Regrettably, visitors often lose more than their minds. A charming but light-fingered people, Neapolitans relieve their guests of everything from cars and clothes to wallets and women. The police labor mightily but in vain. Last week 110 men accused of stealing hundreds of cars languished in jail as they awaited trial. Even in their absence, the theft of cars continues at a brisk thousand a month. One two-car Neapolitan family had its Fiat stolen in the morning, its brand-new Alfa Romeo in the afternoon. A Roman visitor found his car where he had parked it the night before--only the motor was gone.

The Big PX. Much of the redistributed wealth turns up for sale in the Forcella district, a teeming complex of narrow streets known locally as "the Big PX." In Forcella, portable radios sell at half the normal price, and bargain hunters can pick up new and still-crated U.S. washing machines, refrigerators, stoves, dryers, electric razors, and about any brand of cigarettes known to man. Where does it all come from? A shopkeeper explains: "That's why it's so cheap. One shouldn't ask."

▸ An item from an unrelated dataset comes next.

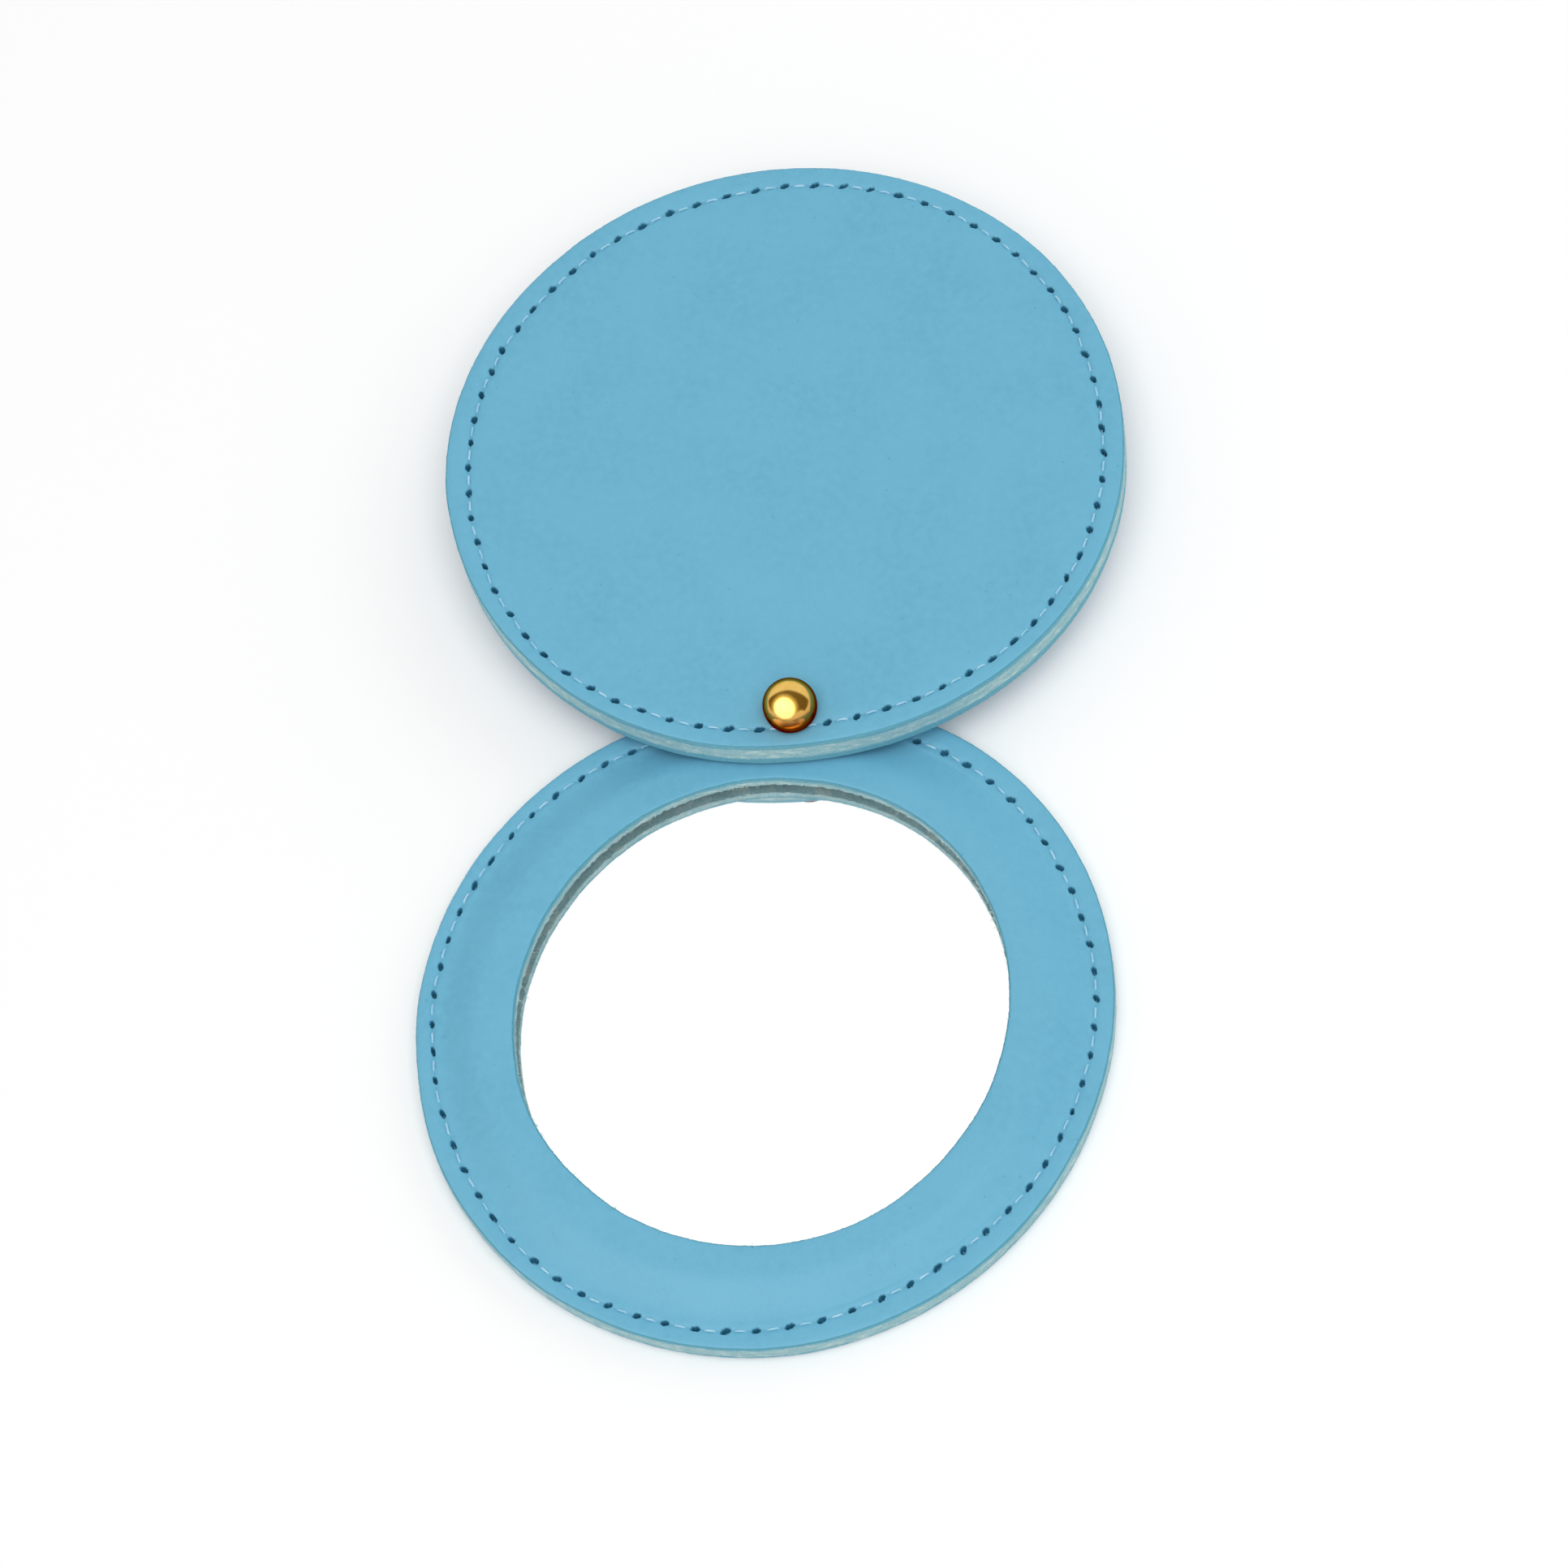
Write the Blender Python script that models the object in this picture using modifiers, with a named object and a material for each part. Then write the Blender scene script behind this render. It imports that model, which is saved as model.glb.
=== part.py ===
"""Leather pocket mirror: a stitched cover disc that swings over a stitched mirror case on one rivet.

The object lies flat on its back, +Z up. The line through the two disc centres is the Y axis, with
the case towards -Y, and the origin is half way between the centres, on the surface it lies on.
"""
import math

import bmesh
import bpy
from mathutils import Matrix, Vector

# Mirror, and the window that the leather leaves over it
GLASS_DIAMETER = 0.0560
GLASS_THICKNESS = 0.0010
GLASS_CHAMFER = 0.00015
SILVER_THICKNESS = 0.0001
SILVER_SETBACK = 0.0002         # bare glass left round the silver coat
WINDOW_LAP = 0.0029             # leather over the edge of the glass
GLASS_EDGE_ROOM = 0.0003        # flat leather past the glass before the slope starts
SLOPE_FOOT_ROOM = 0.0002        # flat leather kept inside the seam's channel

# Discs, cut to leave room for the rivet between the glass and their edge
RIVET_TO_GLASS = 0.001625       # from the rivet's tube to the glass
RIVET_INSET = 0.0040            # rivet axis in from each disc's edge
SWUNG_ASIDE = math.radians(8.5)  # how far the cover is turned from straight out
EDGE_CHAMFER = 0.00025

# Leathers, and the film of glue between layers
CASE_FRONT_THICKNESS = 0.0013
CASE_BACK_THICKNESS = 0.0010
COVER_FRONT_THICKNESS = 0.0018
COVER_BACK_THICKNESS = 0.0018
GLUE_LINE = 0.00015

# Seams
STITCH_COUNT = 68
STITCH_INSET = 0.0020           # stitch line in from the disc's edge
HOLE_LENGTH = 0.0012
HOLE_WIDTH = 0.00065
HOLE_SLANT = math.radians(-20.0)
THREAD_DIAMETER = 0.00030
THREAD_CLEARANCE = 0.00005
THREAD_SHOULDER = 0.00026       # where a run bends down, along the seam from its hole
GROOVE_WIDTH = 0.0011           # channel that the holes and threads of a seam lie in
NEEDLE_GROOVE_DEPTH = 0.0002    # how far the needle thread beds into the face leather

# Rivet
CAP_DIAMETER = 0.0055
CAP_HEIGHT = 0.00385
CAP_SIDE = 0.0011               # upright part of the cap below its dome
CAP_WALL = 0.00025
LIP_ROOM = 0.00035              # from the socket's tube to the lip curled in under its flange
SOCKET_SHARE = 0.5              # socket's tube across, as a share of the cap's width
SOCKET_WALL_SHARE = 0.3         # tube's wall, as a share of its outer radius
FLANGE_ROOM = 0.00035           # from the socket's flange to the wall of the cap over it
FLANGE_THICKNESS = 0.00025
POST_CLEARANCE = 0.0001
FOOT_TO_THREAD = 0.0001         # from the foot of the post to the thread that passes it
FOOT_THICKNESS = 0.0004
FOOT_SUNK = 0.00005             # foot above the face that the case lies on
TURNING_CLEARANCE = 0.0001      # tube in the leather bores
SWIVEL_GAP = 0.0003             # between parts that slide over each other
METAL_GAP = 0.00015             # between the rivet's own pieces

# How finely round forms are divided
DISC_SEGMENTS = STITCH_COUNT
RIVET_SEGMENTS = 28
DOME_STEPS = 5
SLOPE_STEPS = 3
CUT_OVERRUN = 0.0005
MERGE_DISTANCE = 0.00001
SHARP_ANGLE = math.radians(30)

# Worked out from the sizes above
GLASS_RADIUS = GLASS_DIAMETER / 2
WINDOW_RADIUS = GLASS_RADIUS - WINDOW_LAP
CAP_RADIUS = CAP_DIAMETER / 2
FLANGE_RADIUS = CAP_RADIUS - CAP_WALL - FLANGE_ROOM
SOCKET_RADIUS = CAP_RADIUS * SOCKET_SHARE
DISC_RADIUS = GLASS_RADIUS + RIVET_TO_GLASS + SOCKET_RADIUS + RIVET_INSET
STITCH_RADIUS = DISC_RADIUS - STITCH_INSET
RIVET_REACH = DISC_RADIUS - RIVET_INSET
THREAD_RADIUS = THREAD_DIAMETER / 2
BOBBIN_GROOVE_DEPTH = THREAD_DIAMETER + 2 * THREAD_CLEARANCE
GROOVE_INNER = STITCH_RADIUS - GROOVE_WIDTH / 2
GROOVE_OUTER = STITCH_RADIUS + GROOVE_WIDTH / 2

CASE_BACK_TOP = CASE_BACK_THICKNESS
RIM_UNDERSIDE = CASE_BACK_TOP + GLUE_LINE
RIM_TOP = RIM_UNDERSIDE + CASE_FRONT_THICKNESS
SILVER_BOTTOM = CASE_BACK_TOP + GLUE_LINE
GLASS_BOTTOM = SILVER_BOTTOM + SILVER_THICKNESS + GLUE_LINE
GLASS_TOP = GLASS_BOTTOM + GLASS_THICKNESS
RAISED_UNDERSIDE = GLASS_TOP + GLUE_LINE
RAISED_TOP = RAISED_UNDERSIDE + CASE_FRONT_THICKNESS
COVER_BOTTOM = RAISED_TOP + SWIVEL_GAP
COVER_BACK_TOP = COVER_BOTTOM + COVER_BACK_THICKNESS
COVER_FRONT_BOTTOM = COVER_BACK_TOP + GLUE_LINE
COVER_TOP = COVER_FRONT_BOTTOM + COVER_FRONT_THICKNESS

HALF_SPAN = RIVET_REACH * math.cos(SWUNG_ASIDE / 2)
RIVET_PLACE = Matrix.Translation((RIVET_REACH * math.sin(SWUNG_ASIDE / 2), 0, 0))

FOOT_TOP = FOOT_SUNK + FOOT_THICKNESS
POCKET_TOP = FOOT_TOP + METAL_GAP
LIP_BOTTOM = COVER_TOP + SWIVEL_GAP
LIP_TOP = LIP_BOTTOM + CAP_WALL
FLANGE_BOTTOM = LIP_TOP + METAL_GAP
FLANGE_TOP = FLANGE_BOTTOM + FLANGE_THICKNESS
CAP_TOP = LIP_BOTTOM + CAP_HEIGHT
SOCKET_BORE = SOCKET_RADIUS * (1 - SOCKET_WALL_SHARE)
BORE_RADIUS = SOCKET_RADIUS + TURNING_CLEARANCE
FOOT_RADIUS = RIVET_INSET - STITCH_INSET - THREAD_RADIUS - FOOT_TO_THREAD


def clear_scene():
    for item in list(bpy.data.objects):
        bpy.data.objects.remove(item, do_unlink=True)


def new_collection(name):
    group = bpy.data.collections.new(name)
    bpy.context.scene.collection.children.link(group)
    return group


def make_material(name, colour, roughness, metallic=0.0):
    material = bpy.data.materials.new(name)
    material.use_nodes = True
    shader = material.node_tree.nodes["Principled BSDF"]
    shader.inputs["Base Color"].default_value = (*colour, 1.0)
    shader.inputs["Roughness"].default_value = roughness
    shader.inputs["Metallic"].default_value = metallic
    material.diffuse_color = (*colour, 1.0)
    return material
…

Beneath Naples lies a labyrinth of tunnels that mostly end in the port area. They were built centuries ago by nobles and monks who wanted a safe and secret exit in dangerous times. Some 1,000 "tunnel guides" today make their living leading thieves to the right spot at the right time. In 1962, a British freighter en route from Leghorn to West Africa with a cargo of textiles, rugs and Olivetti typewriters sank in a storm off Naples. Insurance company divers said the water was too deep for salvage. The company ordered new divers from West Germany and, meanwhile, threw a police-boat cordon around the sunken ship. When the Germans arrived, they found the freighter stripped clean, presumably by human chains of skindivers working at night. At the same time, the vicoli (back alleys) of Naples were ablaze with Oriental rugs hung out to dry and the narrow streets shaded by bolts of damp cloth stretched from window to win dow. The stalls of Forcella were glutted with wet Olivetti typewriters selling for as little as $12.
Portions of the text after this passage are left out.